Write out exactly the lines between the line containing "make_base()" and the line containing "CAD_BOX = object_bounds()", including both of those lines, and nothing more.
* BEGIN INPUT FOR THIS TASK *
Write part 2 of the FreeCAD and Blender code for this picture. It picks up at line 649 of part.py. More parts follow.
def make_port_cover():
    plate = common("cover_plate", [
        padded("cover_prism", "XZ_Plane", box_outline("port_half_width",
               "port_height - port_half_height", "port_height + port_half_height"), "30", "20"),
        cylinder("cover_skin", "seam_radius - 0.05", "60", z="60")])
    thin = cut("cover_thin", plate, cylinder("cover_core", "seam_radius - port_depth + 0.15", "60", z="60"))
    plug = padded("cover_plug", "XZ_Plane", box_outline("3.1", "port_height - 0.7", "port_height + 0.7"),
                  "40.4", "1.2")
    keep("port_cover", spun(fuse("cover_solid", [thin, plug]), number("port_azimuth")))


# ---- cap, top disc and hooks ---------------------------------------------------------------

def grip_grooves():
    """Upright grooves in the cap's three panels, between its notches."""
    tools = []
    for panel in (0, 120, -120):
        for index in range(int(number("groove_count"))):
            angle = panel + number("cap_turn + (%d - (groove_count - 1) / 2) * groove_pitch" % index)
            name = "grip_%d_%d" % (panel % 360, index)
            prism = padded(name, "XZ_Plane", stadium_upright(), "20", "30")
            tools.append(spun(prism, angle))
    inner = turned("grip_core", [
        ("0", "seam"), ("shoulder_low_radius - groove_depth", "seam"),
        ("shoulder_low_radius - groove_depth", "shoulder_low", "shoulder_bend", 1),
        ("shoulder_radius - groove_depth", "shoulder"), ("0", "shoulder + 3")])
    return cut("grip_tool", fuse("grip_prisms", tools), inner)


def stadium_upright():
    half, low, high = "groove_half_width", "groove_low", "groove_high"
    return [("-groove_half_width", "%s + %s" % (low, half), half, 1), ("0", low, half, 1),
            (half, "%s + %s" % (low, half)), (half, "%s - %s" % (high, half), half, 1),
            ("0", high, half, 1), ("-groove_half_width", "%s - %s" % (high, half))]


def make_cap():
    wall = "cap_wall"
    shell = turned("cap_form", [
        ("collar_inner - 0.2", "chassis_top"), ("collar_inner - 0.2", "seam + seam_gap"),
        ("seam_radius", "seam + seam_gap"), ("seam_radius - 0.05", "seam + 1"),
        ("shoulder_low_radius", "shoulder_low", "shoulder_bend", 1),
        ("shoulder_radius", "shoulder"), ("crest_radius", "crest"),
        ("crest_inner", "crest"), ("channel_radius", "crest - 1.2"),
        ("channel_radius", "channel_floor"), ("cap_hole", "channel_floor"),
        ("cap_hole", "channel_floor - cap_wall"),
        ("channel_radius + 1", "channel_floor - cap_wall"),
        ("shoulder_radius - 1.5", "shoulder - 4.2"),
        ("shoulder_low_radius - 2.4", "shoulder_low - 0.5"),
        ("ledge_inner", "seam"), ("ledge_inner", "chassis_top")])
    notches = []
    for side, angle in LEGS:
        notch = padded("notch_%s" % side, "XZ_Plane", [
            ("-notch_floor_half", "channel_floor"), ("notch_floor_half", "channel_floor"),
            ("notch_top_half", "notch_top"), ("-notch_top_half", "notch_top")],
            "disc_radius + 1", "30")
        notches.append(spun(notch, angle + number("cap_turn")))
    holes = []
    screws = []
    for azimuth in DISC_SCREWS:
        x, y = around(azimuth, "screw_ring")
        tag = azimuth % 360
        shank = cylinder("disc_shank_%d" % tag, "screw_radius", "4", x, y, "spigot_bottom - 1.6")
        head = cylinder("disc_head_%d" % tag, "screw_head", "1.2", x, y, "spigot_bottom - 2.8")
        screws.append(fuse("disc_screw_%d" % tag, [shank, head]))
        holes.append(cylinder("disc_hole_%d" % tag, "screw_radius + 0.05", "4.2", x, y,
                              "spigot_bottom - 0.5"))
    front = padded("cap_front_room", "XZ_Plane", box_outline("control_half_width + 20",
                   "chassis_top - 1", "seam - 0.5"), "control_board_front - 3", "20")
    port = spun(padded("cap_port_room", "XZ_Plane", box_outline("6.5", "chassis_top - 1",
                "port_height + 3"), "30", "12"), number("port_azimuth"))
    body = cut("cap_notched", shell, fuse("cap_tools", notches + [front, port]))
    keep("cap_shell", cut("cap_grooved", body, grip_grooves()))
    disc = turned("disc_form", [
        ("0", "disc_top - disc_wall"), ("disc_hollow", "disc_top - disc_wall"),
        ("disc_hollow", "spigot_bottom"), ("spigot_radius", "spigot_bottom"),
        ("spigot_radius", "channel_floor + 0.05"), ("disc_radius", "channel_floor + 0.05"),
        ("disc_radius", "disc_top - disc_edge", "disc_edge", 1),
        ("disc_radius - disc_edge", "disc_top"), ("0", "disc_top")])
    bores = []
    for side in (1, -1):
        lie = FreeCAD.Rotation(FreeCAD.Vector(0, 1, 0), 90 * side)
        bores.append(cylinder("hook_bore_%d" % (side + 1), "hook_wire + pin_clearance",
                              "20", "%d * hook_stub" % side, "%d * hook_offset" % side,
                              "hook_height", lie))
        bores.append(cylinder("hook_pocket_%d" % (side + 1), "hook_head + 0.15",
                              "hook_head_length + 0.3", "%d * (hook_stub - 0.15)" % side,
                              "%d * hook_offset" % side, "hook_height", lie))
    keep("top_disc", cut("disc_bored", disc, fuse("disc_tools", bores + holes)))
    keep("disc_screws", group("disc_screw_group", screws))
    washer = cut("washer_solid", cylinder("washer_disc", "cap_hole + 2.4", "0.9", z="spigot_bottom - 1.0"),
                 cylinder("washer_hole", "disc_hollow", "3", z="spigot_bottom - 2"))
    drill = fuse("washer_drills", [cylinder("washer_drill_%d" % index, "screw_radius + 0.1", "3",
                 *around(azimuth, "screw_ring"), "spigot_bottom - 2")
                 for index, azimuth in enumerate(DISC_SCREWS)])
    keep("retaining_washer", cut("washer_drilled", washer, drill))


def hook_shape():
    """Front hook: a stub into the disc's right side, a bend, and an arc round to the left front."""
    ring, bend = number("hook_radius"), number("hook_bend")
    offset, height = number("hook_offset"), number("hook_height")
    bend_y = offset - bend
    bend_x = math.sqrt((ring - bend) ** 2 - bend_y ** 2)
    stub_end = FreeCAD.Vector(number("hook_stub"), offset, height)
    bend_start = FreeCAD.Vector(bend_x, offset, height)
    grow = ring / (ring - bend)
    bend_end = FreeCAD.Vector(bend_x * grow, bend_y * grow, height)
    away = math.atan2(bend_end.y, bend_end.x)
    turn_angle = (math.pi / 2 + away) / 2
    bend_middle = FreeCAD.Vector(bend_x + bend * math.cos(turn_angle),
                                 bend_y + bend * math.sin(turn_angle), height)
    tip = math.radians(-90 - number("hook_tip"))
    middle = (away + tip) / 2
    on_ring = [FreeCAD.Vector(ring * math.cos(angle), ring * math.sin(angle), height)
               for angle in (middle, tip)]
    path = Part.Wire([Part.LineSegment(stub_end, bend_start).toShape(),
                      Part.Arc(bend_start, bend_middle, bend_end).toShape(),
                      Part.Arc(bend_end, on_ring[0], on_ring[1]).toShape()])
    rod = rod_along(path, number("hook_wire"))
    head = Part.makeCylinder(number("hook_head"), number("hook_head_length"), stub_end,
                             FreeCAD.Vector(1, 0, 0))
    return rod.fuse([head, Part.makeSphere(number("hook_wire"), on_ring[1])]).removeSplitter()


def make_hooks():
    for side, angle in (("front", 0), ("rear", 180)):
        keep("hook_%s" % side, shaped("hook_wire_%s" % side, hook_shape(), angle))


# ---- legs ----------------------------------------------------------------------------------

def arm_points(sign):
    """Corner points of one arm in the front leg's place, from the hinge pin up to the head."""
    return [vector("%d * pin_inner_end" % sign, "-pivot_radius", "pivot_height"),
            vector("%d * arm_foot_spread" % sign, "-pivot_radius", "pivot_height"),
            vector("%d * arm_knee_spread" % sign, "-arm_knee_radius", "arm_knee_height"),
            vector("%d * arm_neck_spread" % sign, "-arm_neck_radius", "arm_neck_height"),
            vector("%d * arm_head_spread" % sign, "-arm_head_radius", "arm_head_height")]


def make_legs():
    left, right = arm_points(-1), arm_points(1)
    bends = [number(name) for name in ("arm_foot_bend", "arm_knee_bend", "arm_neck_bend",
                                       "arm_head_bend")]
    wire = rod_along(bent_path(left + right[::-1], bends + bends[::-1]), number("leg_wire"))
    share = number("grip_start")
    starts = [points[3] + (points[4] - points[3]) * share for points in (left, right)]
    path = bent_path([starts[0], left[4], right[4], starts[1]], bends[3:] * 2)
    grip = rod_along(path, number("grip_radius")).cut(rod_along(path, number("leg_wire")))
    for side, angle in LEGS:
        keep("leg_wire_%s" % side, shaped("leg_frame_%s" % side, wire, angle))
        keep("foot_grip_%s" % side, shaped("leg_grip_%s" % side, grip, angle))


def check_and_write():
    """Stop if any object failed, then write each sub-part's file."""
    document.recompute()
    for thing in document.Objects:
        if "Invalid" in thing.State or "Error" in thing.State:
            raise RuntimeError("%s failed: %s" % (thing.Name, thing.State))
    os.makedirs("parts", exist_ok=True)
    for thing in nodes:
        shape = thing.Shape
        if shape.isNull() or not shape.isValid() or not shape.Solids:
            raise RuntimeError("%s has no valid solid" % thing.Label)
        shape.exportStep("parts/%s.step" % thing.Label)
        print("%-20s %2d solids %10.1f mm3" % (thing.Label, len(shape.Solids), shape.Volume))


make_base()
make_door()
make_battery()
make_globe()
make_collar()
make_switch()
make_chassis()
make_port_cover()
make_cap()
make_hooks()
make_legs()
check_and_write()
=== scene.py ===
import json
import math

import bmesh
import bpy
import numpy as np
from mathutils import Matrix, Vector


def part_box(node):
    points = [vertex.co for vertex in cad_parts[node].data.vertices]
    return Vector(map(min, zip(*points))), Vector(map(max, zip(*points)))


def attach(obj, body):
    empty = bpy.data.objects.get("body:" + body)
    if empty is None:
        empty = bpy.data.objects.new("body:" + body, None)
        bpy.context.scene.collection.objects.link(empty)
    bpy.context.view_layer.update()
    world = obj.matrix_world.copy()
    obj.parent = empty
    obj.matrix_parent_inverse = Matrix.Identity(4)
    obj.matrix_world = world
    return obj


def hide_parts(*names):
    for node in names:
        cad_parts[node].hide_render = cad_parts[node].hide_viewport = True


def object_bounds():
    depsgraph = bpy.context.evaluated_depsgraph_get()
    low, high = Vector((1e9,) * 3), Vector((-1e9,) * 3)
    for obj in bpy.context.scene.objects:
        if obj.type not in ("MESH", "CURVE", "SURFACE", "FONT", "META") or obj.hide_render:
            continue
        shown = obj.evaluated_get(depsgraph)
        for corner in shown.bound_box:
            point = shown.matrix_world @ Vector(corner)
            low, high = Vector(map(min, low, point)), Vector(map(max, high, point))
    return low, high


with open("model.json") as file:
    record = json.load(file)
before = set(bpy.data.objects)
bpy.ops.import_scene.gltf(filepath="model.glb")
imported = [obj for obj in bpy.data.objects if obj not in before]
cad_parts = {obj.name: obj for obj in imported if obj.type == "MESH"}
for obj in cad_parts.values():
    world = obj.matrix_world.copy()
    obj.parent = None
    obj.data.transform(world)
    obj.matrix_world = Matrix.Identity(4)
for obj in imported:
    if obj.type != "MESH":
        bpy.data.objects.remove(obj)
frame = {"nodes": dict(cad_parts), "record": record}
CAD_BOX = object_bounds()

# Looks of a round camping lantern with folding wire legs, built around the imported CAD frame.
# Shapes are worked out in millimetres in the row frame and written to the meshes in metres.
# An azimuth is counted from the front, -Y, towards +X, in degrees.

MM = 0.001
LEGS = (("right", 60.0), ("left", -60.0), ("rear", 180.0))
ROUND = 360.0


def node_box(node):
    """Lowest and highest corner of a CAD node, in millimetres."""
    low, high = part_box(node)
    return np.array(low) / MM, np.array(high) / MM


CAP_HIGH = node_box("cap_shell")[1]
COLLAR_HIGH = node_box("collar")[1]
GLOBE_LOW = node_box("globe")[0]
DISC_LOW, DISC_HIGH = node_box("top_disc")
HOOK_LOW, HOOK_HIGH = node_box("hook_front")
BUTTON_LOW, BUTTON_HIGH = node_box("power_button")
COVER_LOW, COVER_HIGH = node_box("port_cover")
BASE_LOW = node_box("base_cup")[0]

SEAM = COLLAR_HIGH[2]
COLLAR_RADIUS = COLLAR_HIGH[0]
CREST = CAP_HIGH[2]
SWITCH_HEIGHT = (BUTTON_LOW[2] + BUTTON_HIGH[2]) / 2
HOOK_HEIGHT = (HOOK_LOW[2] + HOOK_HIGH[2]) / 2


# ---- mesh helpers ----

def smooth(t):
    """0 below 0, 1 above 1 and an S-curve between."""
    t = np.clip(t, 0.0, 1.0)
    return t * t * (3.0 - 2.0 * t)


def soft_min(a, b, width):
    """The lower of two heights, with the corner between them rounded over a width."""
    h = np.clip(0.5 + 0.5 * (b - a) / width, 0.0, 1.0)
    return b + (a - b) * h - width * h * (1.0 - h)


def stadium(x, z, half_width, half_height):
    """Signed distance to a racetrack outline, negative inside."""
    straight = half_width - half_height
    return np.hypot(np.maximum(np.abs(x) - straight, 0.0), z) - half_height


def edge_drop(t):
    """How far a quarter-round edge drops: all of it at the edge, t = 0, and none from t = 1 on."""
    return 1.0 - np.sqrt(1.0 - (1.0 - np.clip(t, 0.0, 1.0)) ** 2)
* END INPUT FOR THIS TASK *
* BEGIN INPUT FOR THIS TASK *
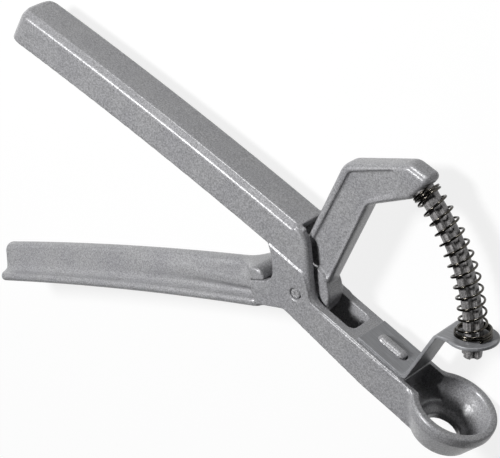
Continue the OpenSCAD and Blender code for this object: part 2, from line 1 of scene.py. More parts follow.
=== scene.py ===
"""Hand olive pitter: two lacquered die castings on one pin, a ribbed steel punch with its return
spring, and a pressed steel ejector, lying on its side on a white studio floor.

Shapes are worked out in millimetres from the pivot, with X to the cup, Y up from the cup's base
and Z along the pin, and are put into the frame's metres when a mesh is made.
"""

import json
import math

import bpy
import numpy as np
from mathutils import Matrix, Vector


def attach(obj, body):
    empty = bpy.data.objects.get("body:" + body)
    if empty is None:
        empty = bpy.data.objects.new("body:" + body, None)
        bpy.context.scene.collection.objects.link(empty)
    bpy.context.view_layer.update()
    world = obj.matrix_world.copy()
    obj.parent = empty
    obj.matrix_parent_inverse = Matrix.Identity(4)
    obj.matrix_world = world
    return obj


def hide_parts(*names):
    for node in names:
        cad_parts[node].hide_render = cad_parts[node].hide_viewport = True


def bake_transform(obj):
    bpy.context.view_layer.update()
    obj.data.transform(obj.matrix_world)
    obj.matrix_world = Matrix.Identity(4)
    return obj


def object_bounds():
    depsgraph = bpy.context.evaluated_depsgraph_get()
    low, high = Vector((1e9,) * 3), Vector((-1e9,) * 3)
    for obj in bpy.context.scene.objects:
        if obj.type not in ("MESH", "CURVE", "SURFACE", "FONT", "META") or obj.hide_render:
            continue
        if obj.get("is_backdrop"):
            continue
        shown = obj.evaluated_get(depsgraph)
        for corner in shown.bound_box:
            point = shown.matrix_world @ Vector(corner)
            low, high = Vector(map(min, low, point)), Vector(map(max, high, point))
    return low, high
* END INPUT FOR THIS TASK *
- [RESPONSE]
make_base()
make_door()
make_battery()
make_globe()
make_collar()
make_switch()
make_chassis()
make_port_cover()
make_cap()
make_hooks()
make_legs()
check_and_write()
=== scene.py ===
import json
import math

import bmesh
import bpy
import numpy as np
from mathutils import Matrix, Vector


def part_box(node):
    points = [vertex.co for vertex in cad_parts[node].data.vertices]
    return Vector(map(min, zip(*points))), Vector(map(max, zip(*points)))


def attach(obj, body):
    empty = bpy.data.objects.get("body:" + body)
    if empty is None:
        empty = bpy.data.objects.new("body:" + body, None)
        bpy.context.scene.collection.objects.link(empty)
    bpy.context.view_layer.update()
    world = obj.matrix_world.copy()
    obj.parent = empty
    obj.matrix_parent_inverse = Matrix.Identity(4)
    obj.matrix_world = world
    return obj


def hide_parts(*names):
    for node in names:
        cad_parts[node].hide_render = cad_parts[node].hide_viewport = True


def object_bounds():
    depsgraph = bpy.context.evaluated_depsgraph_get()
    low, high = Vector((1e9,) * 3), Vector((-1e9,) * 3)
    for obj in bpy.context.scene.objects:
        if obj.type not in ("MESH", "CURVE", "SURFACE", "FONT", "META") or obj.hide_render:
            continue
        shown = obj.evaluated_get(depsgraph)
        for corner in shown.bound_box:
            point = shown.matrix_world @ Vector(corner)
            low, high = Vector(map(min, low, point)), Vector(map(max, high, point))
    return low, high


with open("model.json") as file:
    record = json.load(file)
before = set(bpy.data.objects)
bpy.ops.import_scene.gltf(filepath="model.glb")
imported = [obj for obj in bpy.data.objects if obj not in before]
cad_parts = {obj.name: obj for obj in imported if obj.type == "MESH"}
for obj in cad_parts.values():
    world = obj.matrix_world.copy()
    obj.parent = None
    obj.data.transform(world)
    obj.matrix_world = Matrix.Identity(4)
for obj in imported:
    if obj.type != "MESH":
        bpy.data.objects.remove(obj)
frame = {"nodes": dict(cad_parts), "record": record}
CAD_BOX = object_bounds()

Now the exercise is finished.